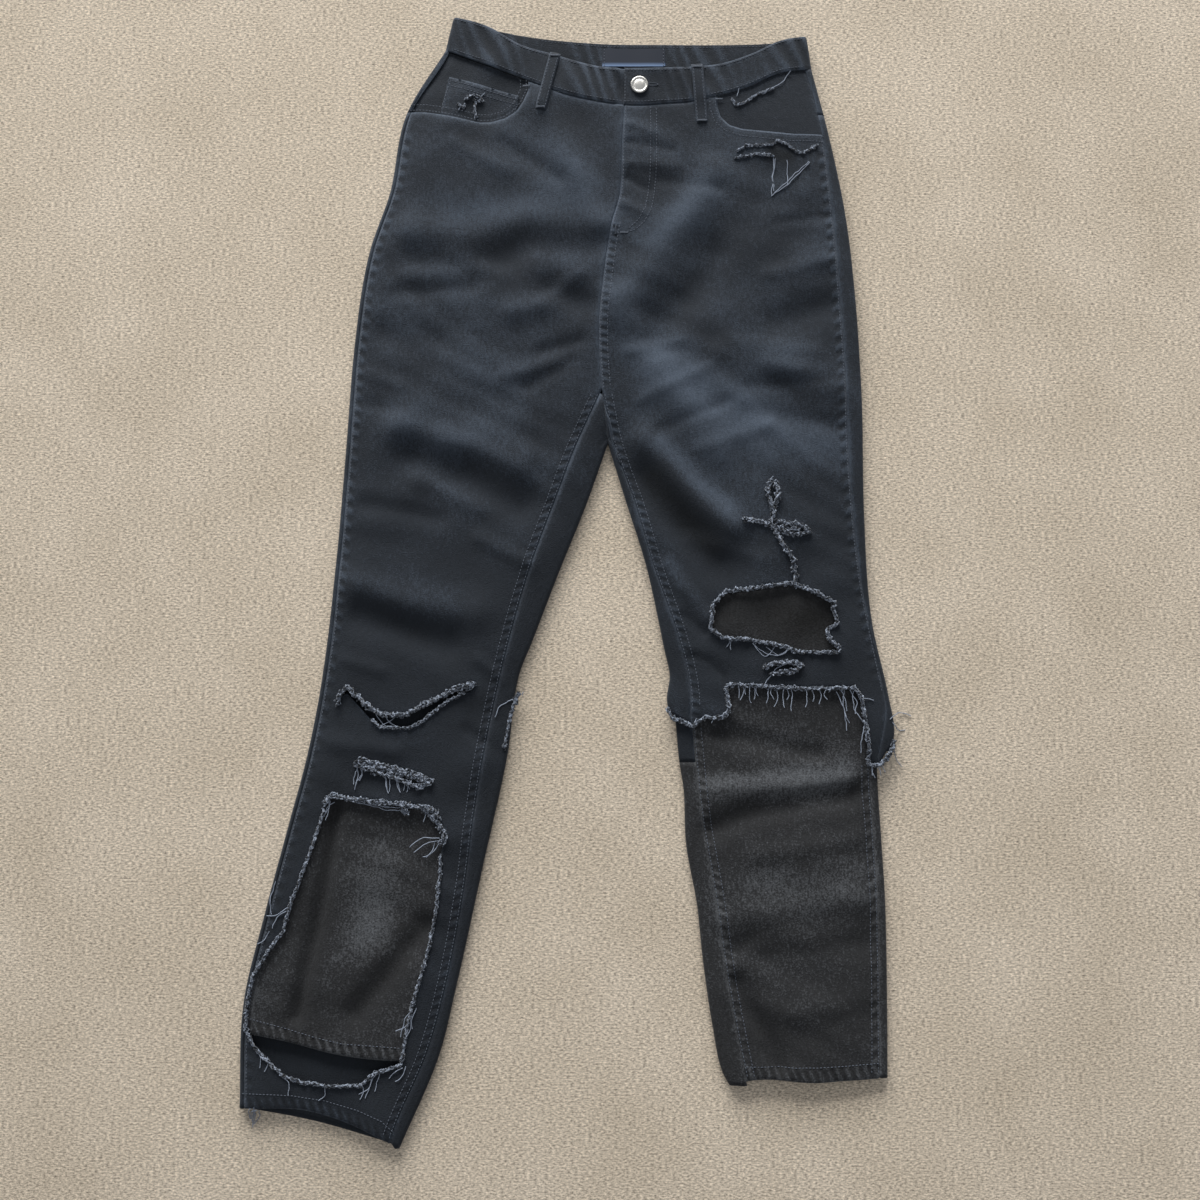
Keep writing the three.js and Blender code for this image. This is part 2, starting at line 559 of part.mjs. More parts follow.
// ---------------------------------------------------------------- waistband and its trim
const bandTop = (x, y) => outerTop(x, y) + 0.6;
function bandRow(s) {
  const left = [lerp(-161, -153, s), lerp(573 - OVERRUN, 609 + OVERRUN, s)];
  const right = [lerp(220, 215, s), lerp(552 - OVERRUN, 588 + OVERRUN, s)];
  const between = (seam, edge) => (x, y0) =>
    lerp(yAt(seam, x) - OVERRUN, yAt(edge, x) + OVERRUN, s) - y0;
  const front = between(FRONT_WAIST, FRONT_TOP);
  const behind = between(BACK_WAIST, BACK_TOP);
  return {
    a: { x: left[0], y: left[1], out: -1 },
    b: { x: right[0], y: right[1], out: 1 },
    columns: BAND_COLUMNS,
    bendTop: (x, u) => front(x, lerp(left[1], right[1], u)),
    bendUnder: (x, u) => behind(x, lerp(right[1], left[1], u)),
  };
}
const bandTube = hollow([bandRow(0), bandRow(0.5), bandRow(1)], bandTop, under, BAND_WALL);
const band = bandTube.outside
  .subtract(bandTube.inside)
  .subtract(waistUpper.below)
  .subtract(waistLower.below)
  .subtract(seamSides(byX(FRONT_TOP), HOLLOW_SPLIT, 40).above)
  .subtract(seamSides(byX(BACK_TOP), -5, HOLLOW_SPLIT).above);
const endCut = seamCut([[FLY_END, 480], [FLY_END, 590]], HOLLOW_SPLIT, 40);
const bandFront = band.intersect(prism(BAND_FRONT, HOLLOW_SPLIT, 40));
const stretch = (x0, x1) => prism([[x0, 480], [x1, 480], [x1, 590], [x0, 590]]);
const joined = raised(bandFront, 0.2 - BAND_WALL).intersect(stretch(FLY_END - 10, FLY_END - 1));
const below = raised(bandFront, -GAP - BAND_WALL).intersect(stretch(FLY_END - 4, TONGUE_END));
const shankHole = round(BUTTON_AT, SHANK_RADIUS + GAP, -5, 40);
const waistband = band
  .subtract(endCut)
  .subtract(shankHole.intersect(upper([[FLY_END, 500], [80, 500], [80, 560], [FLY_END, 560]])))
  .add(joined)
  .add(below);

function round([x, y], radius, low, high, sides = 16) {
  const geometry = new THREE.CylinderGeometry(radius, radius, high - low, sides);
  return solid(geometry.rotateX(Math.PI / 2).translate(x, y, (low + high) / 2));
}

// A pressed cap with a rolled rim, on a shank that goes through the band's end.
function makeButton() {
  const seat = bandTop(...BUTTON_AT) + GAP;
  const foot = seat - BAND_WALL - GAP;
  const profile = [
    [0, foot], [SHANK_RADIUS, foot], [SHANK_RADIUS, seat], [BUTTON_RADIUS - 0.8, seat],
    [BUTTON_RADIUS, seat + 0.8], [BUTTON_RADIUS, seat + 1.8], [BUTTON_RADIUS - 1, seat + 2.6],
    [BUTTON_RADIUS - 2.4, seat + 2], [0, seat + 2.3],
  ];
  const geometry = new THREE.LatheGeometry(profile.map(([r, z]) => new THREE.Vector2(r, z)), 24);
  return solid(geometry.rotateX(Math.PI / 2).translate(BUTTON_AT[0], BUTTON_AT[1], 0));
}

const label = panel(LABEL, (x, y) => under(y) + BAND_WALL + GAP + 0.8, 0.8);

// A strip of cloth between two points, as an outline.
function strip({ top, bottom, width }) {
  const along = new THREE.Vector2(bottom[0] - top[0], bottom[1] - top[1]).normalize();
  const [sx, sy] = [(-along.y * width) / 2, (along.x * width) / 2];
  return [
    [top[0] - sx, top[1] - sy], [top[0] + sx, top[1] + sy],
    [bottom[0] + sx, bottom[1] + sy], [bottom[0] - sx, bottom[1] - sy],
  ];
}
const frontLoopTop = (x, y) => {
  const onBand = smooth(y, yAt(FRONT_WAIST, x) - 16, yAt(FRONT_WAIST, x) + 2);
  return lerp(outerTop(x, y) + GAP, bandTop(x, y) + GAP, onBand) + WALL;
};
const frontLoops = FRONT_LOOPS.map((loop) => panel(strip(loop), frontLoopTop, WALL, 9));
const backLoops = BACK_LOOPS.map((loop) => panel(strip(loop), () => WALL, WALL, 70));

// ---------------------------------------------------------------- pockets
const rightUpper = outerPair.intersect(upper(rightFrontPlan)).subtract(seams);
const leftUpper = outerPair.intersect(upper(leftFrontPlan)).subtract(seams);
const facingRight = raised(rightUpper.intersect(prism(RIGHT_FACING)), -2 * LAYER);
const facingLeft = raised(leftUpper.intersect(prism(LEFT_FACING)), -LAYER);
const coinPocket = raised(rightUpper.intersect(prism(COIN_POCKET)), -LAYER);
function backPocket([cx, cy, degrees]) {
  const [w, h] = POCKET_SIZE;
  const corners = [[-w / 2, h / 2], [w / 2, h / 2], [w * 0.43, -h * 0.34], [0, -h / 2], [-w * 0.43, -h * 0.34]];
  const turn = THREE.MathUtils.degToRad(degrees);
  const [c, s] = [Math.cos(turn), Math.sin(turn)];
  const outline = corners.map(([x, y]) => [cx + x * c - y * s, cy + x * s + y * c]);
  return panel(outline, () => WALL, WALL, 200);
}
const [backPocketRight, backPocketLeft] = POCKET_PLACES.map(backPocket);

// ---------------------------------------------------------------- the scene
const jeans = new THREE.Group();
const MIDDLE = [-28.6, 41.33]; // the middle of the outline, moved to the origin
function piece(name, cutOut, cloth) {
  const [body] = cutOut.decompose().sort((p, q) => q.volume() - p.volume()); // drops thread-thin offcuts
  const made = new THREE.Mesh(geometryOf(body), new THREE.MeshStandardMaterial(CLOTHS[cloth]));
  made.name = name;
  jeans.add(made);
}
piece('front_right', frontRight, 'black');
piece('front_left', frontLeft, 'black');
piece('back_right', backRight, 'black');
piece('back_left', backLeft, 'black');
piece('yoke_right', yokeRight, 'black');
piece('yoke_left', yokeLeft, 'black');
piece('under_leg_front_right', liningFrontRight, 'grey');
piece('under_leg_back_right', liningBackRight, 'grey');
piece('under_leg_front_left', liningFrontLeft, 'grey');
piece('under_leg_back_left', liningBackLeft, 'grey');
piece('under_leg_back_left_upper', liningBackUpperLeft, 'black');
piece('pocket_facing_right', facingRight, 'black');
piece('pocket_facing_left', facingLeft, 'black');
piece('coin_pocket', coinPocket, 'black');
piece('back_pocket_right', backPocketRight, 'black');
piece('back_pocket_left', backPocketLeft, 'black');
piece('waistband', waistband, 'black');
piece('waist_label', label, 'label');
piece('waist_button', makeButton(), 'metal');
frontLoops.forEach((loop, i) => piece(`belt_loop_front_${i + 1}`, loop, 'black'));
backLoops.forEach((loop, i) => piece(`belt_loop_back_${i + 1}`, loop, 'black'));
jeans.position.set(-MIDDLE[0], -MIDDLE[1], 0);

export default jeans;
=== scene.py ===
"""Ripped high-waisted jeans, laid out flat with the front up. The washed-black outer pair is cut
away at one knee and worn through at the other shin, and a grey second pair of legs shows."""
import math

import bmesh
import bpy
import numpy as np
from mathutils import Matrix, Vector, kdtree
from mathutils.geometry import delaunay_2d_cdt


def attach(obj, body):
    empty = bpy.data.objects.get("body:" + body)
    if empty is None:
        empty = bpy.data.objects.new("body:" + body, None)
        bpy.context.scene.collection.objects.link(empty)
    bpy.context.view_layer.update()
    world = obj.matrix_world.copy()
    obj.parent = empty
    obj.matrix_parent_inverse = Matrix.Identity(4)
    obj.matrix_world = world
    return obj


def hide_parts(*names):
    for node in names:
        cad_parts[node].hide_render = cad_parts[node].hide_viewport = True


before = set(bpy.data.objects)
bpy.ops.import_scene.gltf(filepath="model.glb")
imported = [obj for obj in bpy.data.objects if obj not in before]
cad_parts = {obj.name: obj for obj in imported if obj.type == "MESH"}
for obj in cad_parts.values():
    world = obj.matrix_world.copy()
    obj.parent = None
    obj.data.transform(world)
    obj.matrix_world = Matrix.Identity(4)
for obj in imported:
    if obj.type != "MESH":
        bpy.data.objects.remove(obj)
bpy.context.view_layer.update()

# ---------------------------------------------------------------- the view
# The jeans lie on a plain pale floor, seen from almost straight above, a little from the hems.
# Soft daylight comes in low from the waist end, with a weak fill from overhead.
PLAN_TO_FRAME = np.array([28.6, -41.33, 0.0])  # the cutting plan's origin to the frame's, mm


def in_frame(points):
    """Millimetres in the cutting plan to metres in the frame."""
    return (np.asarray(points, float) + PLAN_TO_FRAME) / 1000


def look(obj, place, target):
    obj.location = place
    obj.rotation_euler = (Vector(target) - Vector(place)).to_track_quat("-Z", "Y").to_euler()


VIEW_DISTANCE = 1300
VIEW_LEAN = math.radians(6)
aim = in_frame((0, 0, 0))
eye = in_frame((0, -VIEW_DISTANCE * math.sin(VIEW_LEAN), VIEW_DISTANCE * math.cos(VIEW_LEAN)))
camera = bpy.data.objects.new("camera", bpy.data.cameras.new("camera"))
camera.data.lens = 39.0
look(camera, eye, aim)
bpy.context.collection.objects.link(camera)
bpy.context.scene.camera = camera


def soft_light(name, place, width, height, power, colour):
    light = bpy.data.lights.new(name, "AREA")
    light.shape = "RECTANGLE"
    light.size, light.size_y = width, height
    light.energy = power
    light.color = colour
    lamp = bpy.data.objects.new(name, light)
    look(lamp, place, (0, 0, 0))
    bpy.context.collection.objects.link(lamp)


soft_light("window_light", (-1.35, 8.1, 2.9), 7.3, 3.5, 1440, (1.0, 0.985, 0.96))
soft_light("fill_light", (0.2, -0.3, 2.6), 2.5, 2.5, 11, (0.97, 0.98, 1.0))
world = bpy.data.worlds.new("room")
world.use_nodes = True
world.node_tree.nodes["Background"].inputs["Color"].default_value = (0.92, 0.94, 0.98, 1)
world.node_tree.nodes["Background"].inputs["Strength"].default_value = 0.25
bpy.context.scene.world = world
bpy.context.scene.view_settings.view_transform = "Standard"


def node(tree, kind, links=(), **settings):
    """Adds a node; settings name its properties or its inputs, links are (input, source)."""
    made = tree.nodes.new(kind)
    for name, value in settings.items():
        if hasattr(made, name):
            setattr(made, name, value)
        else:
            made.inputs[name.replace("_", " ")].default_value = value
    for name, source in links:
        tree.links.new(source, made.inputs[name])
    return made


def linear(hex_colour):
    """An sRGB hex colour as a linear RGBA value."""
    parts = [int(hex_colour[i : i + 2], 16) / 255 for i in (0, 2, 4)]
    return tuple(c / 12.92 if c <= 0.04045 else ((c + 0.055) / 1.055) ** 2.4 for c in parts) + (1,)


def new_material(name):
    made = bpy.data.materials.new(name)
    made.use_nodes = True
    return made, made.node_tree, made.node_tree.nodes["Principled BSDF"]


# Floor: worn pale screed, matt, clouded, with a fine sandy grain.
floor_finish, tree, shader = new_material("pale_screed")
place = node(tree, "ShaderNodeTexCoord").outputs["Object"]
cloud = node(tree, "ShaderNodeTexNoise", [("Vector", place)], Scale=9.0, Detail=3.0)
tone = node(tree, "ShaderNodeMix", [("Factor", cloud.outputs["Fac"])], data_type="RGBA")
tone.inputs["A"].default_value = linear("bfb19c")
tone.inputs["B"].default_value = linear("e0d3c1")
brushed = node(tree, "ShaderNodeMapping", [("Vector", place)])
brushed.inputs["Scale"].default_value = (0.55, 1.2, 1.0)
sand = node(tree, "ShaderNodeTexNoise", [("Vector", brushed.outputs[0])],
            Scale=520.0, Detail=4.0, Roughness=0.75)
grains = node(tree, "ShaderNodeMapRange", [("Value", sand.outputs["Fac"])])
grains.inputs["From Min"].default_value = 0.3
grains.inputs["From Max"].default_value = 0.7
grains.inputs["To Min"].default_value = 0.15
grains.inputs["To Max"].default_value = 1.57
sanded = node(tree, "ShaderNodeVectorMath",
              [(0, tone.outputs["Result"]), ("Scale", grains.outputs["Result"])], operation="SCALE")
tree.links.new(sanded.outputs[0], shader.inputs["Base Color"])
shader.inputs["Roughness"].default_value = 0.85
floor_mesh = bpy.data.meshes.new("floor")
floor_mesh.from_pydata([(-6, -6, 0), (6, -6, 0), (6, 6, 0), (-6, 6, 0)], [], [(0, 1, 2, 3)])
floor_mesh.materials.append(floor_finish)
floor = bpy.data.objects.new("floor", floor_mesh)
bpy.context.collection.objects.link(floor)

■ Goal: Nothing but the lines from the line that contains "frontLoops.forEach((loop, i) =>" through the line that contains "before = set(bpy.data.objects)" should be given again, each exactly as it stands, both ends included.

■ Full output:
frontLoops.forEach((loop, i) => piece(`belt_loop_front_${i + 1}`, loop, 'black'));
backLoops.forEach((loop, i) => piece(`belt_loop_back_${i + 1}`, loop, 'black'));
jeans.position.set(-MIDDLE[0], -MIDDLE[1], 0);

export default jeans;
=== scene.py ===
"""Ripped high-waisted jeans, laid out flat with the front up. The washed-black outer pair is cut
away at one knee and worn through at the other shin, and a grey second pair of legs shows."""
import math

import bmesh
import bpy
import numpy as np
from mathutils import Matrix, Vector, kdtree
from mathutils.geometry import delaunay_2d_cdt


def attach(obj, body):
    empty = bpy.data.objects.get("body:" + body)
    if empty is None:
        empty = bpy.data.objects.new("body:" + body, None)
        bpy.context.scene.collection.objects.link(empty)
    bpy.context.view_layer.update()
    world = obj.matrix_world.copy()
    obj.parent = empty
    obj.matrix_parent_inverse = Matrix.Identity(4)
    obj.matrix_world = world
    return obj


def hide_parts(*names):
    for node in names:
        cad_parts[node].hide_render = cad_parts[node].hide_viewport = True


before = set(bpy.data.objects)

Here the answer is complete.